■ **What needs to be done**
Only the lines from the start of the entries up to and including the line with "weld_leg = 5; // [3:0.5:7]" should be written out, exactly as they stand.

■ **Material provided**
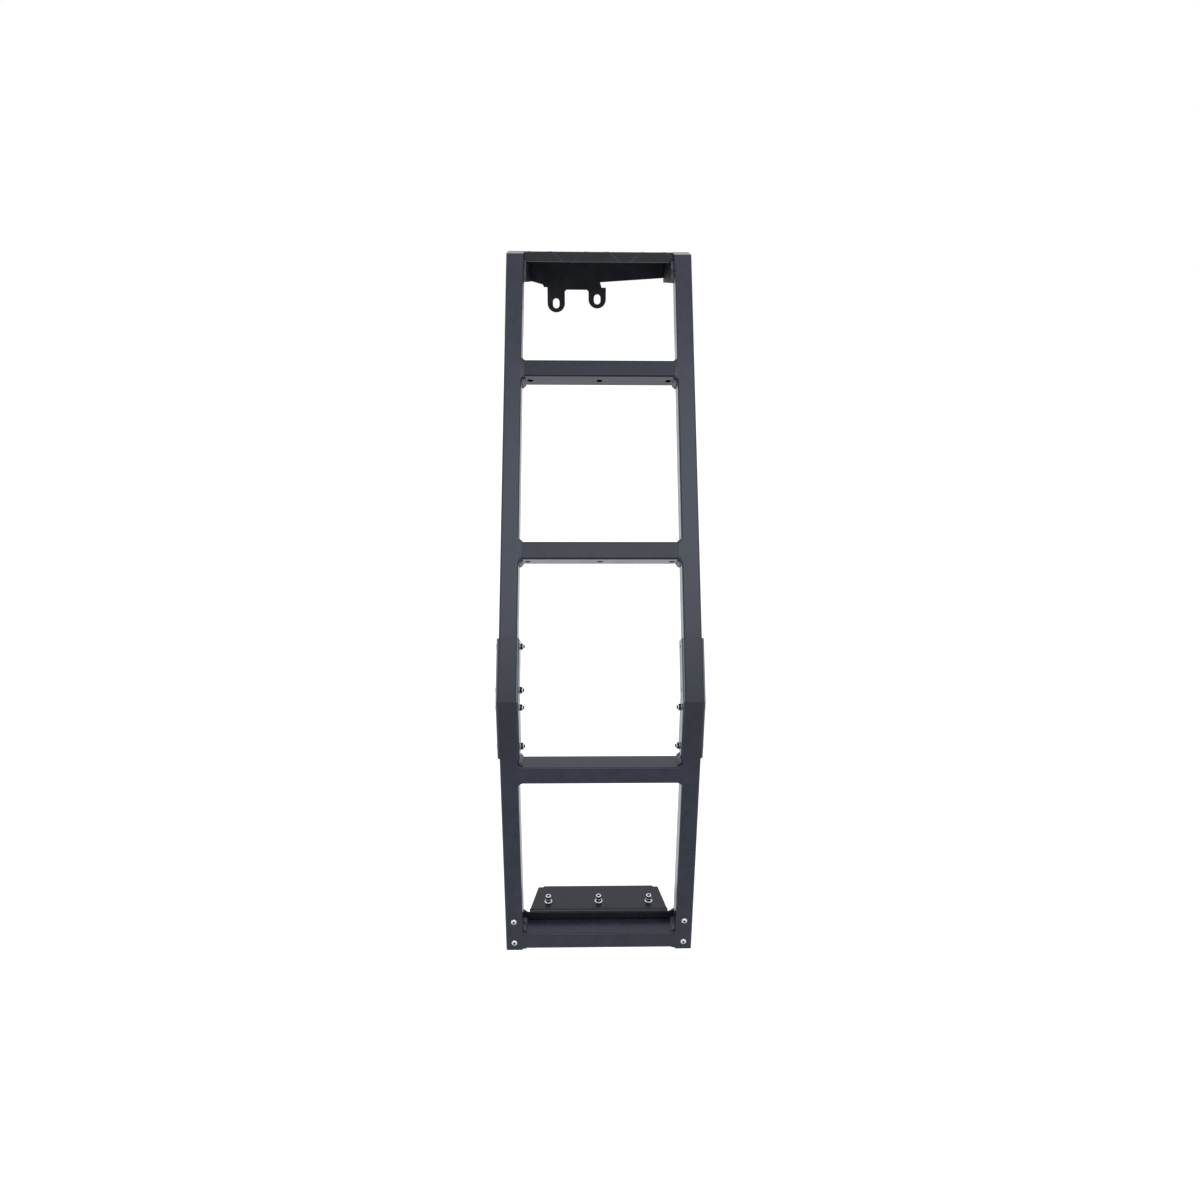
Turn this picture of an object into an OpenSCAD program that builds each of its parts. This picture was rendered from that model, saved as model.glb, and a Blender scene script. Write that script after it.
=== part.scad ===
// Tailgate ladder: two welded tube frames joined at a bend by bolted sleeves,
// a step and hook plate at the top and a clamping bracket at the bottom.
// The lower rails stand upright and the upper rails lean back over the rear window.

/* [Frame] */
// Overall width, outside to outside of the side rails
overall_w = 330; // [280:1:420]
// Width of the rail tube, seen from the front
rail_w = 30; // [24:1:40]
// Depth of the rail and rung tubes, front to back
rail_d = 40; // [32:1:50]
// Wall thickness of the tubes
tube_wall = 2; // [1.5:0.1:2.5]
// Outside corner radius of the tubes
tube_r = 3; // [2.6:0.1:4]
// Front face length of the upper rails, from the bend to the top
upper_len = 788; // [700:1:960]
// Front face length of the lower rails, from the bend to the bottom
lower_len = 491; // [400:1:600]
// Angle between the lower and the upper rails
bend = 29.6; // [20:0.1:38]
// Slope of the cut at the top of the rails, rising to the back
top_cut = 7.5; // [0:0.5:12]
// Thickness of the plates that close the rail ends
cap_t = 2; // [1.5:0.5:3]

/* [Rungs] */
// Height of the rung tubes, seen from the front
rung_h = 30; // [24:1:40]
// Top of the first rung below the front top edge of the upper rails
rung_1_drop = 202; // [150:1:250]
// Distance from the first rung to the second
upper_pitch = 323; // [240:1:360]
// Distance from the third rung to the bottom rung
lower_pitch = 337; // [240:1:360]
// Gap between the bottom rung and the lower ends of the rails
bottom_margin = 3; // [0:0.5:10]
// Diameter of the holes in the undersides of the rungs
rung_hole_d = 10; // [6:0.5:14]
// Distance of the outer holes from the ends of a rung
rung_hole_inset = 14.5; // [12:0.5:40]
// Leg of the weld beads between rungs and rails
weld_leg = 5; // [3:0.5:7]

/* [Elbow sleeves] */
// Wall thickness of a sleeve
sleeve_wall = 3; // [2:0.5:4]
// Gap all round between a sleeve and the rail inside it
sleeve_gap = 0.3; // [0.1:0.05:0.5]
// Length of each arm of a sleeve along its front face
sleeve_arm = 102; // [96:1:115]
// Bend to the nearer bolt of each arm
sleeve_bolt_near = 20; // [18:1:30]
// Distance between the two bolts of each arm
sleeve_bolt_pitch = 71; // [45:1:72]

/* [Top step] */
// Depth of the step plate from its front edge to the hook plate
step_d = 142; // [100:1:180]
// Thickness of the step sheet
step_t = 3; // [2:0.5:4]
// Height of the front lip of the step
lip_h = 17; // [12:0.5:30]
// Height of the side ears at the rails
ear_front_h = 53.5; // [35:0.5:60]
// Height of the side ears at the hook plate
ear_back_h = 50; // [30:0.5:60]
// How far the ears overlap the inner faces of the rails
ear_lap = 8; // [5:0.5:15]
// Top of the step below the back top edge of the rails
step_drop = 1; // [0:0.5:4]

/* [Hook plate] */
// Thickness of the hook plate
hook_t = 4; // [3:0.5:6]
// Height of the hook plate above the root of the tabs
hook_rise = 65; // [62:1:90]
// Height of the lower edge at the right end above the tab root
hook_right_h = 23.5; // [16:0.5:30]
// Height of the lower edge at the left end above the tab root
hook_left_h = 16.5; // [12:0.5:30]
// Width of the two bolting tabs
tab_w = 35; // [30:0.5:45]
// Distance of the outer tab from the middle one
tab_pitch = 82.5; // [70:0.5:95]
// Slot centre of the middle tab below the tab root
tab_1_drop = 18; // [16:0.5:40]
// Slot centre of the outer tab below the tab root
tab_2_drop = 26; // [16:0.5:40]
// Width of the slots
slot_w = 13; // [9:0.5:14]
// Length of the slots
slot_l = 19; // [15:0.5:22]
// Inside corner radius at the roots of the tabs
tab_root_r = 5; // [3:0.5:8]

/* [Bottom bracket] */
// Thickness of the bracket plate
bracket_t = 4; // [3:0.5:6]
// Height of the flange above the top of the bottom rung
flange_rise = 18; // [10:0.5:30]
// Depth of the flange behind the rails
flange_d = 63; // [50:1:90]
// Width of the flange at the bend
flange_root_w = 250; // [200:1:256]
// Width of the flange at its free edge
flange_tip_w = 224; // [180:1:250]
// How far the middle of the free edge stands out past its corners
flange_ledge = 3; // [0:0.5:6]
// Distance between the clamp screws
clamp_pitch = 92; // [60:1:100]
// Distance of the clamp screws behind the rails
clamp_back = 25; // [18:0.5:40]
// Lower rail bolts above the ends of the rails
rail_bolt_low = 17; // [12:0.5:25]
// Distance between the two bolts of each rail
rail_bolt_pitch = 45; // [35:1:55]

/* [Fasteners] */
// Thread diameter of all screws
screw_d = 6; // [5:1:6]
// Hole clearance on the diameter
hole_gap = 0.6; // [0.4:0.1:1]
// Diameter of the domed heads
dome_d = 10.5; // [9:0.5:12]
// Height of the domed heads
dome_h = 3.3; // [2.5:0.1:4]
// Diameter of the clamp screw heads
cap_head_d = 10; // [8.5:0.5:12]
// Height of the clamp screw heads
cap_head_h = 6; // [5:0.5:8]
// Width across the flats of the nuts
nut_af = 10; // [8:0.5:11]
// Height of the nuts
nut_h = 6; // [4:0.5:7]
// Diameter of the flange under each clamp nut
nut_flange_d = 14; // [11:0.5:16]
// Thickness of the flange under each clamp nut
nut_flange_t = 1.5; // [1:0.25:2]
// Screw end standing out of a nut
screw_end = 2; // [1:0.5:4]
// Length of the clamp screws under the flange
clamp_reach = 12; // [6:1:20]

/* [Hidden] */
$fn = 48;

coat = "#3d3f48";
coat_dark = "#2b2c32";
steel = "#b9bcc2";

// Room that a cutting block has past what it cuts
over = 1;
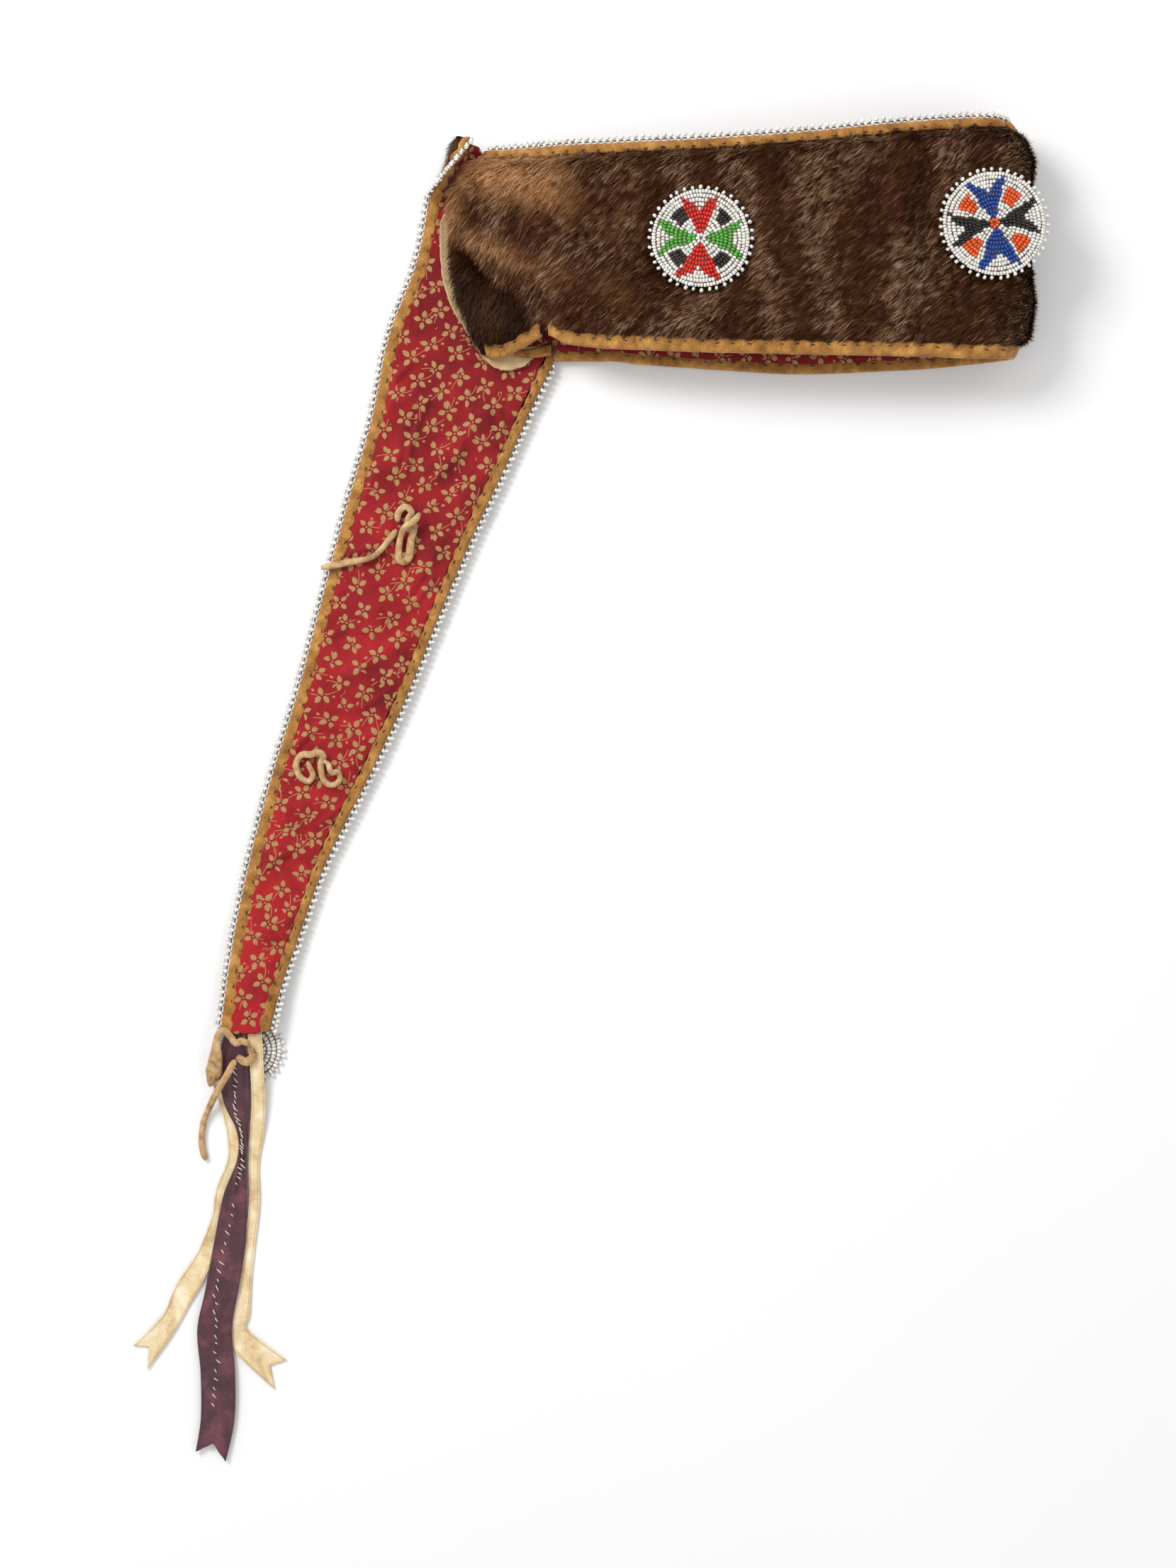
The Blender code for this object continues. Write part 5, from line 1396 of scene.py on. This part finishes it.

■ **Right answer**
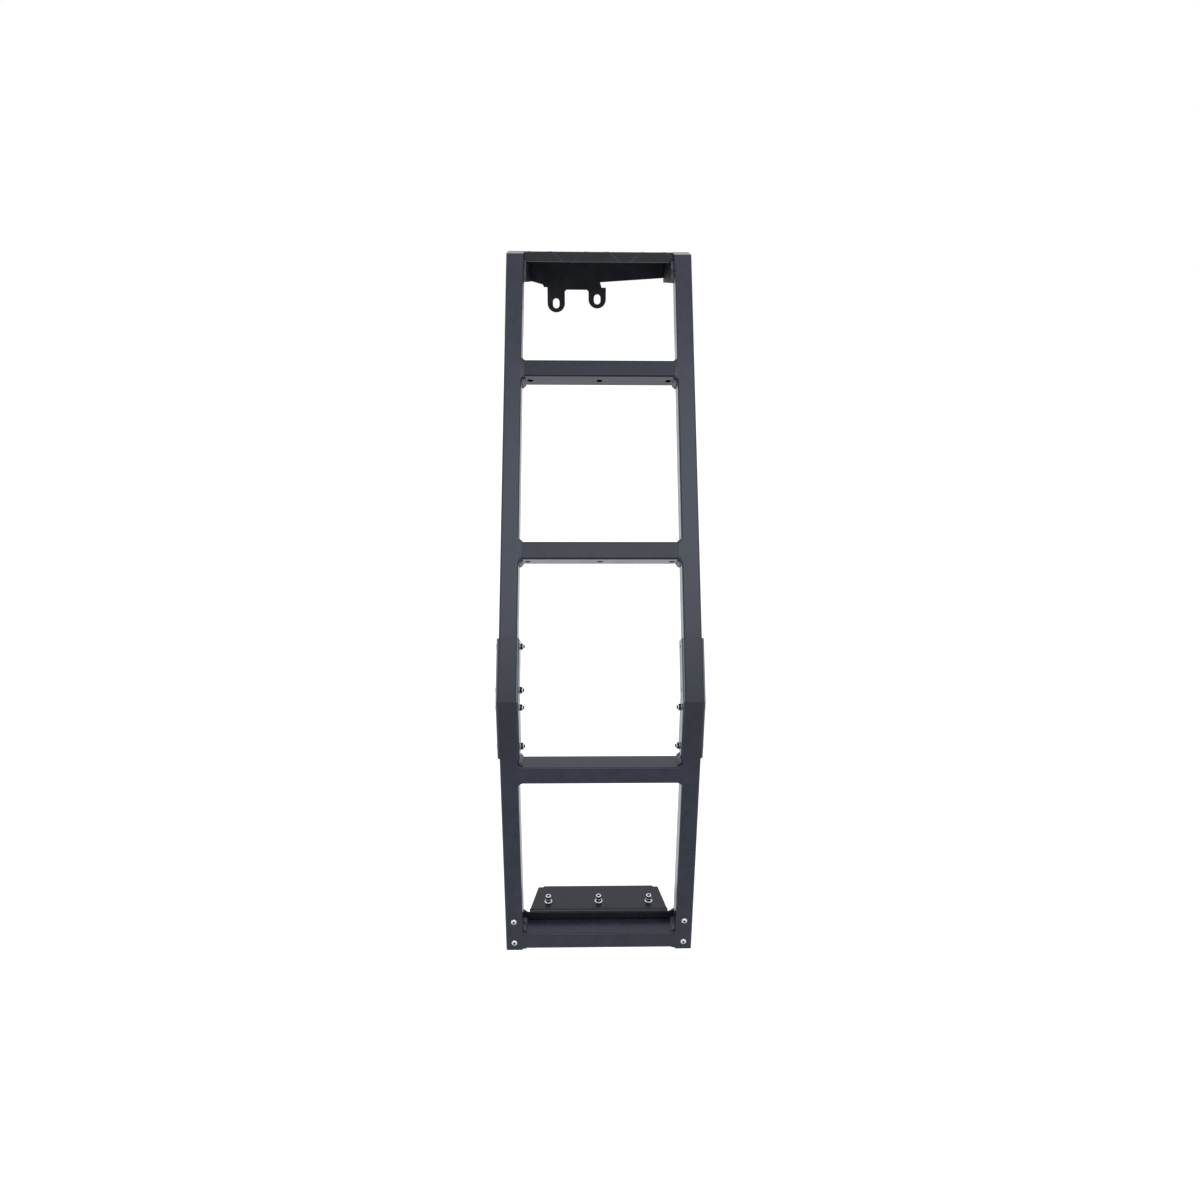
Turn this picture of an object into an OpenSCAD program that builds each of its parts. This picture was rendered from that model, saved as model.glb, and a Blender scene script. Write that script after it.
=== part.scad ===
// Tailgate ladder: two welded tube frames joined at a bend by bolted sleeves,
// a step and hook plate at the top and a clamping bracket at the bottom.
// The lower rails stand upright and the upper rails lean back over the rear window.

/* [Frame] */
// Overall width, outside to outside of the side rails
overall_w = 330; // [280:1:420]
// Width of the rail tube, seen from the front
rail_w = 30; // [24:1:40]
// Depth of the rail and rung tubes, front to back
rail_d = 40; // [32:1:50]
// Wall thickness of the tubes
tube_wall = 2; // [1.5:0.1:2.5]
// Outside corner radius of the tubes
tube_r = 3; // [2.6:0.1:4]
// Front face length of the upper rails, from the bend to the top
upper_len = 788; // [700:1:960]
// Front face length of the lower rails, from the bend to the bottom
lower_len = 491; // [400:1:600]
// Angle between the lower and the upper rails
bend = 29.6; // [20:0.1:38]
// Slope of the cut at the top of the rails, rising to the back
top_cut = 7.5; // [0:0.5:12]
// Thickness of the plates that close the rail ends
cap_t = 2; // [1.5:0.5:3]

/* [Rungs] */
// Height of the rung tubes, seen from the front
rung_h = 30; // [24:1:40]
// Top of the first rung below the front top edge of the upper rails
rung_1_drop = 202; // [150:1:250]
// Distance from the first rung to the second
upper_pitch = 323; // [240:1:360]
// Distance from the third rung to the bottom rung
lower_pitch = 337; // [240:1:360]
// Gap between the bottom rung and the lower ends of the rails
bottom_margin = 3; // [0:0.5:10]
// Diameter of the holes in the undersides of the rungs
rung_hole_d = 10; // [6:0.5:14]
// Distance of the outer holes from the ends of a rung
rung_hole_inset = 14.5; // [12:0.5:40]
// Leg of the weld beads between rungs and rails
weld_leg = 5; // [3:0.5:7]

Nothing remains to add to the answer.